---------- AVAILABLE RECORDS ----------

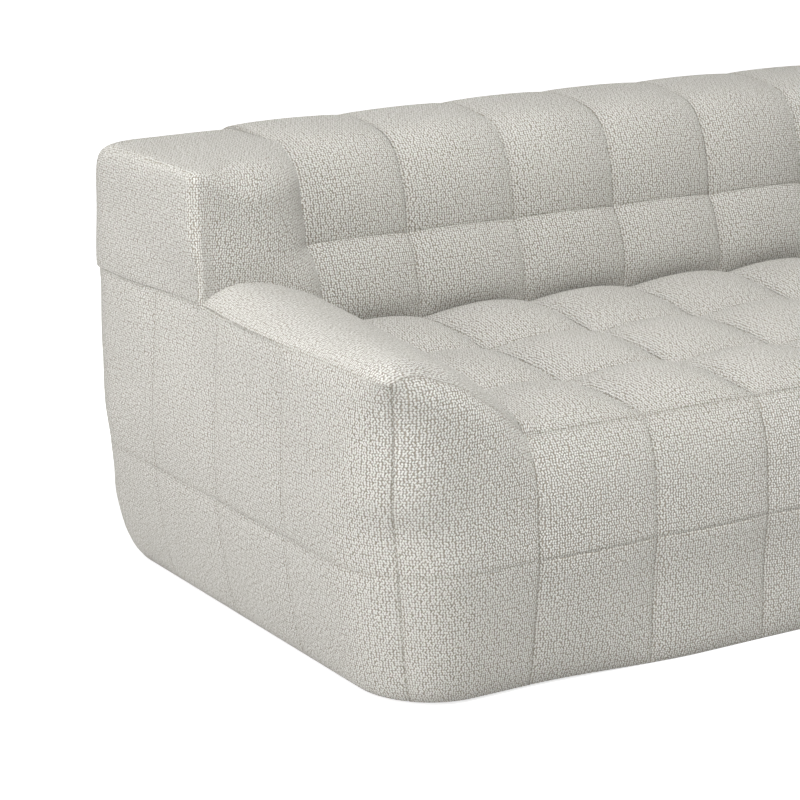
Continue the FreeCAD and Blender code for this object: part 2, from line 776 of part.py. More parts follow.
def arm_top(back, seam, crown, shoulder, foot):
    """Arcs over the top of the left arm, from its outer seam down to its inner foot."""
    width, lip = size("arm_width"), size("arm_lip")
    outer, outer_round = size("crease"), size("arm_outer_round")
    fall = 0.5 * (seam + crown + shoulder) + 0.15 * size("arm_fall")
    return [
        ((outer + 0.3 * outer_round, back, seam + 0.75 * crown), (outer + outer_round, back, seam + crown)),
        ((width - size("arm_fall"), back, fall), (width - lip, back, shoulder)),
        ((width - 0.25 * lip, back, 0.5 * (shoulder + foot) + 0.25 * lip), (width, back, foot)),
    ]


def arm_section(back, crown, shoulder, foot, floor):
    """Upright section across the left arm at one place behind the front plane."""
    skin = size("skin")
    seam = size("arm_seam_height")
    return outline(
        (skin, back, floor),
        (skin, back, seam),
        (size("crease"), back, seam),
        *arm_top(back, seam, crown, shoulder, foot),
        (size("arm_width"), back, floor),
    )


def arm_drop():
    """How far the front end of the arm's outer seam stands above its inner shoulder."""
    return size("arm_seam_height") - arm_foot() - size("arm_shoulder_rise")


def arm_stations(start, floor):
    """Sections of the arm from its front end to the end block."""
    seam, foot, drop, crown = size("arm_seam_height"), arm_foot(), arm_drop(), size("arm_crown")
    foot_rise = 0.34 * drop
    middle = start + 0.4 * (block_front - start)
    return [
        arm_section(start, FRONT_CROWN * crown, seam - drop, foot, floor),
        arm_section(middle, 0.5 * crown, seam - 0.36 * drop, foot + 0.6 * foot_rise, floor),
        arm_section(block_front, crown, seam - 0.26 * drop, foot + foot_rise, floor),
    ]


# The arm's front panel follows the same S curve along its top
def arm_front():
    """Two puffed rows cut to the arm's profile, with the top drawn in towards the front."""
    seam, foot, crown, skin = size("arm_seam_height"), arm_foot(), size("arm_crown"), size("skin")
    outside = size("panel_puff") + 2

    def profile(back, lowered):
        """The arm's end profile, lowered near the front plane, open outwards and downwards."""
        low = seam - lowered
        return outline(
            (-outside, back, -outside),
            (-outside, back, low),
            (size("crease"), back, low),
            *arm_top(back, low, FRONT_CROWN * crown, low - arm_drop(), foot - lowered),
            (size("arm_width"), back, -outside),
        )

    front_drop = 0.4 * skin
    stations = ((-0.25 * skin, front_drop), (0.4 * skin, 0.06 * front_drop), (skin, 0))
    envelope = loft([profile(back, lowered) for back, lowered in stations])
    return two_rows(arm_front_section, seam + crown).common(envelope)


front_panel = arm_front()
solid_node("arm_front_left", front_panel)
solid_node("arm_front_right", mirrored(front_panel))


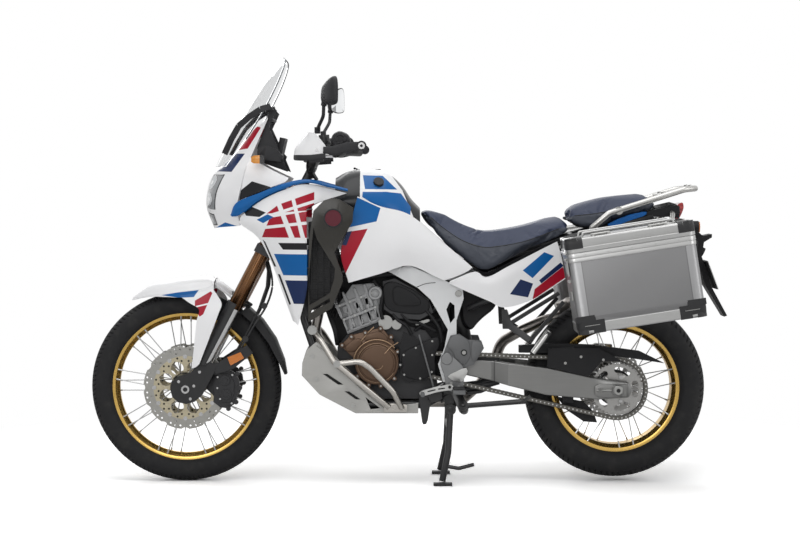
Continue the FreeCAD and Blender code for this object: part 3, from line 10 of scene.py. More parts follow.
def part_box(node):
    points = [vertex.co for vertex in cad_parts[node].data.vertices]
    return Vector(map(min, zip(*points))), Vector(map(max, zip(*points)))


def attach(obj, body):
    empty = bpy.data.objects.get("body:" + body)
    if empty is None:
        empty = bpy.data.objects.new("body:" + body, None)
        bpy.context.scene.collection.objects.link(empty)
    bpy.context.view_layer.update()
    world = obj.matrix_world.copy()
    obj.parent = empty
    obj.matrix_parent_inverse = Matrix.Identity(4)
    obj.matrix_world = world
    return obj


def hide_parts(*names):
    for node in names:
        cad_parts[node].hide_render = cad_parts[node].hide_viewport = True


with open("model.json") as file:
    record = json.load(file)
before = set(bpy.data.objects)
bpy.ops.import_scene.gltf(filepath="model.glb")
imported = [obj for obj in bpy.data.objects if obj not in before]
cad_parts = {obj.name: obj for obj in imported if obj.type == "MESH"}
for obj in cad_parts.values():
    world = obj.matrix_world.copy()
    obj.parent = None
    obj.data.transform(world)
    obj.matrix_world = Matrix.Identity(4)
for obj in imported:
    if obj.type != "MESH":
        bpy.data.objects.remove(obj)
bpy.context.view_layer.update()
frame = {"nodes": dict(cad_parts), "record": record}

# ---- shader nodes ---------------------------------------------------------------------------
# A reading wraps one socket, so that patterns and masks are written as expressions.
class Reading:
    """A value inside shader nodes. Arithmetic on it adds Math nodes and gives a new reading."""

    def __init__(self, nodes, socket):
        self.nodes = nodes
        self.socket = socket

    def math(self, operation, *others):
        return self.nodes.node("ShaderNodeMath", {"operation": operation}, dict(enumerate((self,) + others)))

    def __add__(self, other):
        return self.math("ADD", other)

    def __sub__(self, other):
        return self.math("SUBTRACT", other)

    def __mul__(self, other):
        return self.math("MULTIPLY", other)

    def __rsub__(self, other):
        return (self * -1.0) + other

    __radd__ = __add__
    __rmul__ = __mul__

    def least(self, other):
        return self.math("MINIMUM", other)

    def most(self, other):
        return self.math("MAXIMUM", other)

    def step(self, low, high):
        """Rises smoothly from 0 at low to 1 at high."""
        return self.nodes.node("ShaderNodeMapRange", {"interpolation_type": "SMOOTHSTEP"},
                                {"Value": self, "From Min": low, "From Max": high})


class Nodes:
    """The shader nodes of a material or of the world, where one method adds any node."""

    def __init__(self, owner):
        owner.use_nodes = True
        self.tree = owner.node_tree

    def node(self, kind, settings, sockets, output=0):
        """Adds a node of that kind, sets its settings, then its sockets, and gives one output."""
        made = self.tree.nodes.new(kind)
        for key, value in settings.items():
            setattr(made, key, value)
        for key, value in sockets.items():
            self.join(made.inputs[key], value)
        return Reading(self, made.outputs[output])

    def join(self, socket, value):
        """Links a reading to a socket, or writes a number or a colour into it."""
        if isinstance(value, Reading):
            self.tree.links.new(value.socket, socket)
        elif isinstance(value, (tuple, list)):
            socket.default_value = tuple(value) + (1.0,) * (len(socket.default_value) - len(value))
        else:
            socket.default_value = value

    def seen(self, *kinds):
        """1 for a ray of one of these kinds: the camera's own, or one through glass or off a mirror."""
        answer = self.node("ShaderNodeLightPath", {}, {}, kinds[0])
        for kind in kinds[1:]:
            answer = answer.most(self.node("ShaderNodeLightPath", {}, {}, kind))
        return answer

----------

TASK:
Print every entry exactly as it appears.

RESULT BELOW:
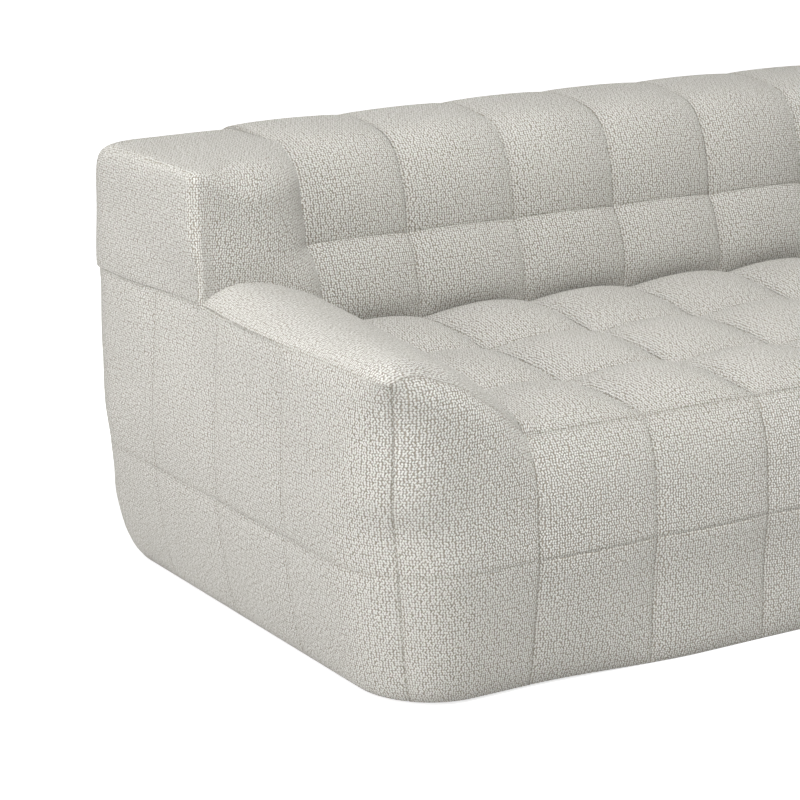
Continue the FreeCAD and Blender code for this object: part 2, from line 776 of part.py. More parts follow.
def arm_top(back, seam, crown, shoulder, foot):
    """Arcs over the top of the left arm, from its outer seam down to its inner foot."""
    width, lip = size("arm_width"), size("arm_lip")
    outer, outer_round = size("crease"), size("arm_outer_round")
    fall = 0.5 * (seam + crown + shoulder) + 0.15 * size("arm_fall")
    return [
        ((outer + 0.3 * outer_round, back, seam + 0.75 * crown), (outer + outer_round, back, seam + crown)),
        ((width - size("arm_fall"), back, fall), (width - lip, back, shoulder)),
        ((width - 0.25 * lip, back, 0.5 * (shoulder + foot) + 0.25 * lip), (width, back, foot)),
    ]


def arm_section(back, crown, shoulder, foot, floor):
    """Upright section across the left arm at one place behind the front plane."""
    skin = size("skin")
    seam = size("arm_seam_height")
    return outline(
        (skin, back, floor),
        (skin, back, seam),
        (size("crease"), back, seam),
        *arm_top(back, seam, crown, shoulder, foot),
        (size("arm_width"), back, floor),
    )


def arm_drop():
    """How far the front end of the arm's outer seam stands above its inner shoulder."""
    return size("arm_seam_height") - arm_foot() - size("arm_shoulder_rise")


def arm_stations(start, floor):
    """Sections of the arm from its front end to the end block."""
    seam, foot, drop, crown = size("arm_seam_height"), arm_foot(), arm_drop(), size("arm_crown")
    foot_rise = 0.34 * drop
    middle = start + 0.4 * (block_front - start)
    return [
        arm_section(start, FRONT_CROWN * crown, seam - drop, foot, floor),
        arm_section(middle, 0.5 * crown, seam - 0.36 * drop, foot + 0.6 * foot_rise, floor),
        arm_section(block_front, crown, seam - 0.26 * drop, foot + foot_rise, floor),
    ]


# The arm's front panel follows the same S curve along its top
def arm_front():
    """Two puffed rows cut to the arm's profile, with the top drawn in towards the front."""
    seam, foot, crown, skin = size("arm_seam_height"), arm_foot(), size("arm_crown"), size("skin")
    outside = size("panel_puff") + 2

    def profile(back, lowered):
        """The arm's end profile, lowered near the front plane, open outwards and downwards."""
        low = seam - lowered
        return outline(
            (-outside, back, -outside),
            (-outside, back, low),
            (size("crease"), back, low),
            *arm_top(back, low, FRONT_CROWN * crown, low - arm_drop(), foot - lowered),
            (size("arm_width"), back, -outside),
        )

    front_drop = 0.4 * skin
    stations = ((-0.25 * skin, front_drop), (0.4 * skin, 0.06 * front_drop), (skin, 0))
    envelope = loft([profile(back, lowered) for back, lowered in stations])
    return two_rows(arm_front_section, seam + crown).common(envelope)


front_panel = arm_front()
solid_node("arm_front_left", front_panel)
solid_node("arm_front_right", mirrored(front_panel))


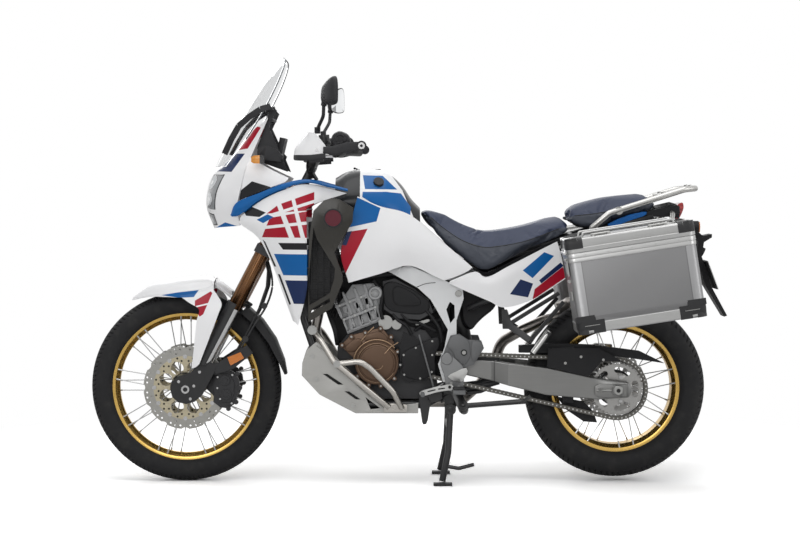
Continue the FreeCAD and Blender code for this object: part 3, from line 10 of scene.py. More parts follow.
def part_box(node):
    points = [vertex.co for vertex in cad_parts[node].data.vertices]
    return Vector(map(min, zip(*points))), Vector(map(max, zip(*points)))


def attach(obj, body):
    empty = bpy.data.objects.get("body:" + body)
    if empty is None:
        empty = bpy.data.objects.new("body:" + body, None)
        bpy.context.scene.collection.objects.link(empty)
    bpy.context.view_layer.update()
    world = obj.matrix_world.copy()
    obj.parent = empty
    obj.matrix_parent_inverse = Matrix.Identity(4)
    obj.matrix_world = world
    return obj


def hide_parts(*names):
    for node in names:
        cad_parts[node].hide_render = cad_parts[node].hide_viewport = True


with open("model.json") as file:
    record = json.load(file)
before = set(bpy.data.objects)
bpy.ops.import_scene.gltf(filepath="model.glb")
imported = [obj for obj in bpy.data.objects if obj not in before]
cad_parts = {obj.name: obj for obj in imported if obj.type == "MESH"}
for obj in cad_parts.values():
    world = obj.matrix_world.copy()
    obj.parent = None
    obj.data.transform(world)
    obj.matrix_world = Matrix.Identity(4)
for obj in imported:
    if obj.type != "MESH":
        bpy.data.objects.remove(obj)
bpy.context.view_layer.update()
frame = {"nodes": dict(cad_parts), "record": record}

# ---- shader nodes ---------------------------------------------------------------------------
# A reading wraps one socket, so that patterns and masks are written as expressions.
class Reading:
    """A value inside shader nodes. Arithmetic on it adds Math nodes and gives a new reading."""

    def __init__(self, nodes, socket):
        self.nodes = nodes
        self.socket = socket

    def math(self, operation, *others):
        return self.nodes.node("ShaderNodeMath", {"operation": operation}, dict(enumerate((self,) + others)))

    def __add__(self, other):
        return self.math("ADD", other)

    def __sub__(self, other):
        return self.math("SUBTRACT", other)

    def __mul__(self, other):
        return self.math("MULTIPLY", other)

    def __rsub__(self, other):
        return (self * -1.0) + other

    __radd__ = __add__
    __rmul__ = __mul__

    def least(self, other):
        return self.math("MINIMUM", other)

    def most(self, other):
        return self.math("MAXIMUM", other)

    def step(self, low, high):
        """Rises smoothly from 0 at low to 1 at high."""
        return self.nodes.node("ShaderNodeMapRange", {"interpolation_type": "SMOOTHSTEP"},
                                {"Value": self, "From Min": low, "From Max": high})


class Nodes:
    """The shader nodes of a material or of the world, where one method adds any node."""

    def __init__(self, owner):
        owner.use_nodes = True
        self.tree = owner.node_tree

    def node(self, kind, settings, sockets, output=0):
        """Adds a node of that kind, sets its settings, then its sockets, and gives one output."""
        made = self.tree.nodes.new(kind)
        for key, value in settings.items():
            setattr(made, key, value)
        for key, value in sockets.items():
            self.join(made.inputs[key], value)
        return Reading(self, made.outputs[output])

    def join(self, socket, value):
        """Links a reading to a socket, or writes a number or a colour into it."""
        if isinstance(value, Reading):
            self.tree.links.new(value.socket, socket)
        elif isinstance(value, (tuple, list)):
            socket.default_value = tuple(value) + (1.0,) * (len(socket.default_value) - len(value))
        else:
            socket.default_value = value

    def seen(self, *kinds):
        """1 for a ray of one of these kinds: the camera's own, or one through glass or off a mirror."""
        answer = self.node("ShaderNodeLightPath", {}, {}, kinds[0])
        for kind in kinds[1:]:
            answer = answer.most(self.node("ShaderNodeLightPath", {}, {}, kind))
        return answer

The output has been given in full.